Sean O'Donnell, Temple University
We will start the talk with a review of limits of functors and present selected examples for categories of groups, topological spaces and topological groups. We will also discuss natural transformations and upgrade the limit assignment to a functor. Motivated by Galois Theory, we will present several properties of limits from downward directed posets and their co-initial sub-posets. We will define the profinite completion of a group G as the topological group. If time permits, we will conclude the talk with a practical description of the profinite completion of the ring of integers.
Aniruddha Sudarshan, Temple University
In this talk, we will show the existence of a non-open subgroup of finite index of the absolute Galois group of the rationals. If time permits, we will also talk about the Nikolov-Segal theorem. Among other things, this theorem implies that every finite index subgroup of a topologically finitely generated profinite group G is open in G.
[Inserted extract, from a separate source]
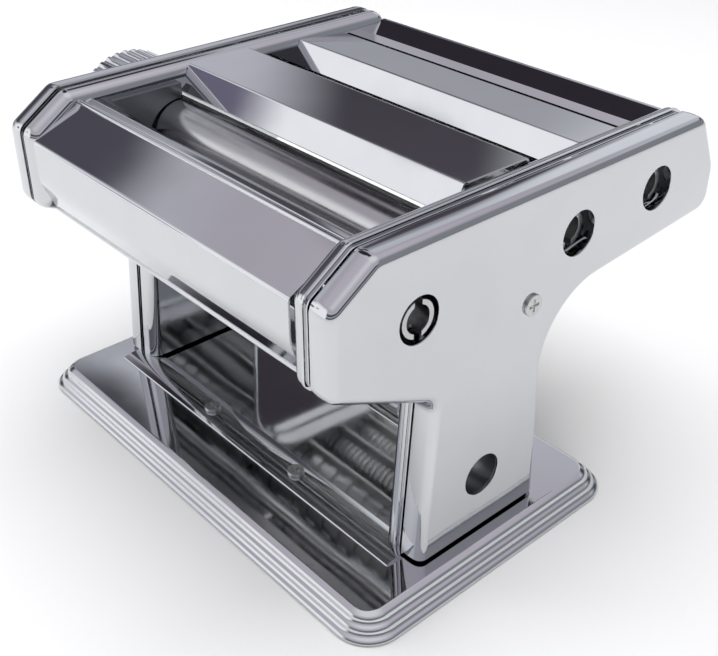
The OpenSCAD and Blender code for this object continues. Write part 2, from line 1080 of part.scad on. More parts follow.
module index_plate()
{
    color(steel)
    placed()
    mirror([1, 0, 0])
    difference()
    {
        bar(knob_axis, cover_out, index_sheet, index_r);
        bar(knob_axis, cover_out - over, index_sheet + 2 * over, axle_r + clear);
        for (i = [0 : settings - 1])
            let (t = 90 + setting_step * (i - (settings - 1) / 2))
            bar(
                knob_axis + index_pitch_r * [cos(t), sin(t)],
                cover_out - over, index_sheet + 2 * over, index_hole_r
            );
        for (p = index_screw_spots)
            bar(p, cover_out - over, index_sheet + 2 * over, tie_screw_r + seat);
    }
}

index_head_h = 1;
index_shank = 4;

module index_plate_screws()
{
    color(steel)
    placed()
    mirror([1, 0, 0])
    for (p = index_screw_spots)
        translate([cover_out + index_sheet, p[0], p[1]])
            rotate([0, 90, 0])
            screw_down(screw_head_r - tie_screw_r / 2, index_head_h, tie_screw_r, index_shank);
}

knob_edge_r = 2;
knob_under_r = 17;
knob_under_depth = 1.8;
knob_cup_r = 14;
knob_hub_len = 6.8;
flute_r = 1.5;
flutes = 40;
pin_tip_gap = 0.3;
index_pin_r = 1.5;
index_pin_seat = 4;

module thickness_knob()
{
    color(chrome)
    placed()
    mirror([1, 0, 0])
    difference()
    {
        translate([knob_start, knob_axis[0], knob_axis[1]])
            rotate([0, 90, 0])
            rotate_extrude($fn = round_fn)
            difference()
            {
                union()
                {
                    square([knob_d / 2 - knob_edge_r, knob_len]);
                    translate([0, knob_edge_r])
                        square([knob_d / 2, knob_len - 2 * knob_edge_r]);
                    for (h = [knob_edge_r, knob_len - knob_edge_r])
                        translate([knob_d / 2 - knob_edge_r, h])
                            circle(r = knob_edge_r, $fn = round_fn);
                }
                translate([-over, knob_hub_len])
                    square([knob_cup_r + over, knob_len]);
                translate([-over, -knob_len + knob_under_depth])
                    square([knob_under_r + over, knob_len]);
            }
        bar(knob_axis, knob_start - over, knob_len + 2 * over, stem_r + running);
        bar(knob_axis + [0, index_pitch_r], knob_start - over, index_pin_seat + over, index_pin_r + seat);
        for (i = [0 : flutes - 1])
            bar(
                knob_axis + knob_d / 2 * [cos(360 * (i + 0.5) / flutes), sin(360 * (i + 0.5) / flutes)],
                knob_start - over, knob_len + 2 * over, flute_r
            );
    }
}

module index_pin()
{
    color(steel)
    placed()
    mirror([1, 0, 0])
    bar(
        knob_axis + [0, index_pitch_r],
        cover_out + index_sheet + pin_tip_gap,
        knob_start + index_pin_seat - cover_out - index_sheet - pin_tip_gap, index_pin_r
    );
}

axle_shoulder = cover_out - 1.5;
neck_len = 14.6;
neck_end = half_gap - clear + neck_len;
float_len = 12;
gear_start = frame_face + 3.6;
roller_gear_w = 9;
cutter_gear_w = 8;
knob_screw_bore = 12;
spring_wire = 1;
spring_turns = 3;
washer_sheet = 1.2;
washer_r = 11;
washer_x = knob_start + knob_hub_len + knob_pull + spring_turns * spring_wire + clear + spring_wire;

module eccentric_axle()
{
    color(steel)
    placed()
    difference()
    {
        union()
        {
            bar(knob_axis, -axle_shoulder, axle_shoulder - half_gap, axle_r);
            bar(knob_axis, -washer_x, washer_x - axle_shoulder, stem_r);
            bar(adjust_axis, -half_gap, half_gap + neck_end + clear, stem_r);
            bar(knob_axis, neck_end, bridge_x + bridge_sheet - neck_end, pin_r);
        }
        bar(knob_axis, -washer_x - over, knob_screw_bore + over, screw_r + seat);
    }
}

module knob_washer()
{
    color(steel)
    placed()
    mirror([1, 0, 0])
    ring(knob_axis, washer_x, washer_sheet, washer_r, screw_r + seat);
}

module knob_screw()
{
    color(steel)
    placed()
    mirror([1, 0, 0])
    translate([washer_x + washer_sheet, knob_axis[0], knob_axis[1]])
        rotate([0, 90, 0])
        screw_down(cover_head_r, screw_head_h, screw_r, knob_screw_bore);
}

spring_r = 8.2;
spring_steps = 24;

// Spring fully pressed, as it is when the knob is pulled out
module knob_spring()
{
    color(steel)
    placed()
    mirror([1, 0, 0])
    translate([washer_x - spring_wire * spring_turns - spring_wire, knob_axis[0], knob_axis[1]])
        rotate([0, 90, 0])
        coil(spring_r, spring_wire / 2, spring_wire * spring_turns, spring_turns);
}

coil_sides = 8;
coil_room_share = 0.96;

// Wound wire: r is the middle radius, wire the wire's radius
module coil(r, wire, rise, turns)
{
    last = turns * spring_steps;
    points = [
        for (i = [0 : last])
            let (t = 360 * i / spring_steps, h = wire + rise * i / last)
            for (k = [0 : coil_sides - 1])
                let (
                    q = 360 * (k + 0.5) / coil_sides,
                    out = r + wire * coil_room_share * cos(q)
                )
                [out * cos(t), out * sin(t), h + wire * coil_room_share * sin(q)]
    ];
    sides = [
        for (i = [0 : last - 1])
            for (k = [0 : coil_sides - 1])
                let (
                    a = i * coil_sides + k,
                    b = i * coil_sides + (k + 1) % coil_sides
                )
                each [[a, b, b + coil_sides], [a, b + coil_sides, a + coil_sides]]
    ];
    ends = [
        [for (k = [coil_sides - 1 : -1 : 0]) k],
        [for (k = [0 : coil_sides - 1]) last * coil_sides + k]
    ];
    polyhedron(points = points, faces = concat(sides, ends), convexity = 8);
}

// Smooth rollers and their gears

roller_end = half_gap - clear;
journal_len = 6.5;
float_bore_r = 9;
roller_wall = 3.1;
relief_start = 66;
notch_w = 3.5;
notch_depth = 5;
drive_hub_end = cover_out - 0.7;
cutter_hub_end = cover_out - 4.5;

// Notched tube end that takes the crank
module socket(axis, end)
{
    bar(axis, end - socket_depth, socket_depth + over, socket_d / 2);
    translate([end, axis[0], axis[1]])
        cube([2 * notch_depth, notch_w, hub_d + over], center = true);
}

module drive_roller()
{
    color(chrome)
    placed()
    difference()
    {
        union()
        {
            bar(drive_axis, -roller_end, 2 * roller_end, roller_r);
            bar(drive_axis, -roller_end - journal_len, drive_hub_end + roller_end + journal_len, hub_d / 2);
        }
        socket(drive_axis, drive_hub_end);
    }
}

module adjustable_roller()
{
    color(chrome)
    placed()
    difference()
    {
        union()
        {
            bar(adjust_axis, -roller_end, 2 * roller_end, roller_r);
            bar(adjust_axis, roller_end - over, neck_len + over, neck_r);
        }
        bar(adjust_axis, -roller_end - over, roller_end + neck_end + 2 * over, float_bore_r);
        bar(adjust_axis, -relief_start, 2 * relief_start, roller_r - roller_wall);
    }
}

module float_bushes()
{
    color(bronze)
    placed()
    {
        ring(adjust_axis, -roller_end, float_len, float_bore_r - running, stem_r + running);
        ring(adjust_axis, neck_end - clear - float_len, float_len, float_bore_r - running, stem_r + running);
    }
}

// Involute gears: half the angle of a tooth at the radius rad
pressure = 20;
gear_root_gap = 0.25;
flank_steps = 5;

function involute(a) = tan(a) * 180 / PI - a;

function tooth_half(teeth, pitch_r, back, rad) =
    let (
        base_r = pitch_r * cos(pressure),
        at_pitch = 90 / teeth - back * 90 / (2 * PI * pitch_r)
    )
    at_pitch + involute(pressure) - (rad > base_r ? involute(acos(base_r / rad)) : 0);

function gear_line(teeth, pitch_r, tip_r, back, first) =
    let (
        root_r = 2 * pitch_r - tip_r - gear_root_gap,
        low = max(pitch_r * cos(pressure), root_r),
        flank = concat([root_r], [for (i = [0 : flank_steps]) low + (tip_r - low) * i / flank_steps])
    )
    [
        for (k = [0 : teeth - 1])
            let (t = first + 360 * k / teeth)
            each concat(
                [for (rad = flank)
                    let (q = t - tooth_half(teeth, pitch_r, back, rad)) rad * [cos(q), sin(q)]],
                [for (i = [len(flank) - 1 : -1 : 0])
                    let (rad = flank[i], q = t + tooth_half(teeth, pitch_r, back, rad)) rad * [cos(q), sin(q)]]
            )
    ];

module gear(axis, width, line, bore)
{
    difference()
    {
        translate([gear_start, axis[0], axis[1]])
            rotate([90, 0, 90])
            linear_extrude(width)
            polygon(line);
        bar(axis, gear_start - over, width + 2 * over, bore);
    }
}

roller_play = 0.9;
cutter_play = 0.25;
half_tooth = 0.5;

module drive_gear()
{
    color(dark_steel)
    placed()
    gear(
        drive_axis, roller_gear_w,
        gear_line(roller_teeth, closest_pitch / 2, roller_gear_tip, roller_play, 0),
        hub_d / 2 + seat
    );
}

module adjustable_gear()
{
    color(dark_steel)
    placed()
    gear(
        adjust_axis, roller_gear_w,
        gear_line(
            roller_teeth, closest_pitch / 2, roller_gear_tip, roller_play,
            180 + half_tooth * 360 / roller_teeth
        ),
        neck_r + seat
    );
}

// Cutters: ribbed rollers whose rings run in each other's grooves

module cutter_body(axis, strip, mate)
{
    half = strip / 2 - ring_side;
    translate([0, axis[0], axis[1]])
        rotate([0, 90, 0])
        rotate_extrude($fn = round_fn)
        polygon([
            [0, -roller_end],
            [core_r, -roller_end],
            for (x = ring_spots(strip, mate))
                each [[core_r, x - half], [cutter_r, x - half], [cutter_r, x + half], [core_r, x + half]],
            [core_r, roller_end],
            [0, roller_end]
        ]);
}

module drive_cutter(axis, strip)
{
    color(steel)
    placed()
    difference()
    {
        union()
        {
            cutter_body(axis, strip, false);
            bar(axis, -roller_end - journal_len, cutter_hub_end + roller_end + journal_len, hub_d / 2);
        }
        socket(axis, cutter_hub_end);
    }
}

module mate_cutter(axis, strip)
{
    end = gear_start + cutter_gear_w + clear;
    color(steel)
    placed()
    {
        cutter_body(axis, strip, true);
        bar(axis, -roller_end - journal_len, end + roller_end + journal_len, mate_journal_r);
    }
}

module cutter_gear(axis, bore, first)
{
    color(dark_steel)
    placed()
    gear(
        axis, cutter_gear_w,
        gear_line(cutter_teeth, cutter_pitch / 2, cutter_gear_tip, cutter_play, first),
        bore
    );
}

mate_turn = 180 + half_tooth * 360 / cutter_teeth;

module wide_drive_cutter() drive_cutter(wide_axis, wide_strip);

module wide_driven_cutter() mate_cutter(wide_mate, wide_strip);

module wide_drive_gear() cutter_gear(wide_axis, hub_d / 2 + seat, 0);

module wide_driven_gear() cutter_gear(wide_mate, mate_journal_r + seat, mate_turn);

module narrow_drive_cutter() drive_cutter(narrow_axis, narrow_strip);

module narrow_driven_cutter() mate_cutter(narrow_mate, narrow_strip);

module narrow_drive_gear() cutter_gear(narrow_axis, hub_d / 2 + seat, 0);

module narrow_driven_gear() cutter_gear(narrow_mate, mate_journal_r + seat, mate_turn);

base_plate();
rubber_feet();
front_cross_strap();
rear_cross_strap();
strap_screws();
strap_nuts();
foot_screws();
left_frame();
right_frame();
left_cover();
right_cover();
cover_standoffs();
cover_screws();
front_cover();
front_feed_plate();
middle_guide();
rear_guide();
back_cover();
tie_rods();
tie_rod_screws();
left_dough_guard();
right_dough_guard();
front_scraper();
rear_scraper();
wide_combs();
narrow_combs();
clamp_tube();
drive_bushes();
cutter_bushes();
axle_sleeve();
axle_bridge();
bridge_screws();
index_plate();
index_plate_screws();
drive_roller();
drive_gear();
adjustable_roller();
adjustable_gear();
float_bushes();
eccentric_axle();
knob_washer();
knob_screw();
knob_spring();
thickness_knob();
index_pin();
wide_drive_cutter();
wide_drive_gear();
wide_driven_cutter();
wide_driven_gear();
narrow_drive_cutter();
narrow_drive_gear();
narrow_driven_cutter();
narrow_driven_gear();
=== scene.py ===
import math

import bmesh
import bpy
import numpy as np
from mathutils import Matrix, Vector
from mathutils.geometry import tessellate_polygon


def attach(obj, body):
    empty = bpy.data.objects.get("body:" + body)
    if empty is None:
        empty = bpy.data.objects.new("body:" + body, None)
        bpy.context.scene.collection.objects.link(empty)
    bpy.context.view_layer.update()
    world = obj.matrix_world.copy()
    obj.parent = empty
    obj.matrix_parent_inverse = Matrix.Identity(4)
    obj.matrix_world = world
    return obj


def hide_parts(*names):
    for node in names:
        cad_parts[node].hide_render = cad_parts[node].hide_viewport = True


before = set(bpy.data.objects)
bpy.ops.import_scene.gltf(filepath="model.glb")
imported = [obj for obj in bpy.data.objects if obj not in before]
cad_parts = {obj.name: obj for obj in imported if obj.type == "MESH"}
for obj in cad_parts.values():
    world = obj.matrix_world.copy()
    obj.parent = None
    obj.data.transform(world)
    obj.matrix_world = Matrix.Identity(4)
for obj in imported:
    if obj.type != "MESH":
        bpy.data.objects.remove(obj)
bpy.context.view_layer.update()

# Camera
# It stands where the photograph was taken from, at the front right and above.
# Place and lens were solved from the machine's straight edges and round holes.
# BASE_MIDDLE is where the middle of the base's underside lies in the part's frame.
MM = 0.001
BASE_MIDDLE = Vector((3.45, -28.655, 0)) * MM
PHOTO_W = 718
FOCAL_PX = 1079.3
SENSOR_MM = 36
CAMERA_SPOT = Vector((307.96, -245.76, 304.94)) * MM + BASE_MIDDLE
CAMERA_TURN = math.radians(48.22)
CAMERA_PITCH = math.radians(32.46)
CAMERA_ROLL = math.radians(0.13)
CLIP_NEAR, CLIP_FAR = 0.01, 20

camera_data = bpy.data.cameras.new("photo_camera")
camera_data.sensor_fit = "HORIZONTAL"
camera_data.sensor_width = SENSOR_MM
camera_data.lens = SENSOR_MM * FOCAL_PX / PHOTO_W
camera_data.clip_start, camera_data.clip_end = CLIP_NEAR, CLIP_FAR
camera = bpy.data.objects.new("photo_camera", camera_data)
view_line = Vector((
    -math.sin(CAMERA_TURN) * math.cos(CAMERA_PITCH),
    math.cos(CAMERA_TURN) * math.cos(CAMERA_PITCH),
    -math.sin(CAMERA_PITCH),
))
camera.location = CAMERA_SPOT
camera.rotation_mode = "QUATERNION"
camera.rotation_quaternion = (
    view_line.to_track_quat("-Z", "Y") @ Matrix.Rotation(CAMERA_ROLL, 4, "Z").to_quaternion()
)
scene = bpy.context.scene
scene.collection.objects.link(camera)
scene.camera = camera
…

William Chen, Rutgers University
Markoff numbers are positive integers which encode how resistant certain irrational numbers are to being approximated by rationals. In 1913, Frobenius asked for a description of all congruence conditions satisfied by Markoff numbers modulo primes p. In 1991 and 2016, Baragar, Bourgain, Gamburd, and Sarnak conjectured a refinement of Frobenius’s question, which amounts to showing that the Markoff equation x^2 + y^2 + z^2 - xyz = 0 satisfies “strong approximation”; that is to say: they conjecture that its integral points surject onto its mod p points for every prime p. In this talk we will show how to prove this conjecture for all but finitely many primes p, thus reducing the conjecture to a finite computation. A key step is to understand this problem in the context of describing the orbits of certain group actions. Primarily, we will consider the action of the mapping class group of a topological surface S on (a) the set of G-covers of S, where G is a finite group, and (b) on the character variety of local systems on S. Questions of this type have been related to many classical problems, from proving that the moduli space of curves of a given genus is connected, to Grothendieck’s ambitious plan to understand the structure of the absolute Galois group of the rationals by studying its action on "dessins d’enfant". We will explain some of this history and why such problems can be surprisingly difficult.